The very entity that refused to negotiate during the city’s first bankruptcy is now a primary cause of the next one.
But everything’s OK in Vallejo. Despite increases from CalPERS that are conservatively estimated to rise between 30 and 42 percent over the next five years, everything’s going to be OK. Despite cutting the police force from 145 to 80, everything’s going to be OK. Despite leaving shuttered three of the city’s eight fire stations, everything’s going to be OK. Despite cutting street maintenance, everything’s going to be OK.
Except that potholes are now not only an inconvenience but a menace. In 2006 there were seven homicides. Last year there were more than two dozen. Burglaries are up. Violent crime is up. But everything’s OK in Vallejo.
How do we know? The city council just voted to accept a resolution that balanced its books for 2014. The budget was short by $5 million. But with a bookkeeping entry that anticipated an upcoming settlement with a local union for some more wage cuts and a pending cap on health care benefits – voila! – the budget is balanced. Everything’s OK in Vallejo.

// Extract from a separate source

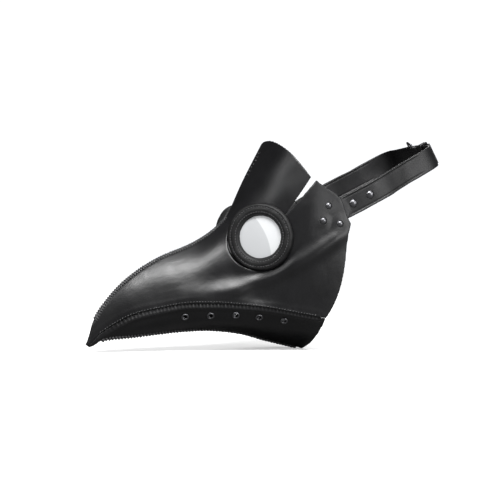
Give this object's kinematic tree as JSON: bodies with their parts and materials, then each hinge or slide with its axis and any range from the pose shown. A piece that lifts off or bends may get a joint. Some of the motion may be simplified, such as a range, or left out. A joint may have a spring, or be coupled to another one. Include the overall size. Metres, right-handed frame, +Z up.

Not according to Moody’s. Its analyst Tom Aaron said last month:
Vallejo substantially restructured its compensation structure, including significant cuts to retiree health care benefits, but by failing to address [its CalPERS] pension liabilities it remains vulnerable to increasing annual payments….
Vallejo now faces the risk of a second bankruptcy if its finances continue to degrade.
The only people doing OK in Vallejo are the pension beneficiaries. Unless and until someone with some backbone confronts CalPERS and challenges them, and succeeds in forcing them to negotiate and share the pain along with everyone else, towns and cities like Stockton, San Bernardino, and Vallejo will continue to move from crisis to crisis, from bankruptcy to bankruptcy. Until then, the river of denial continues to flow through Vallejo, California.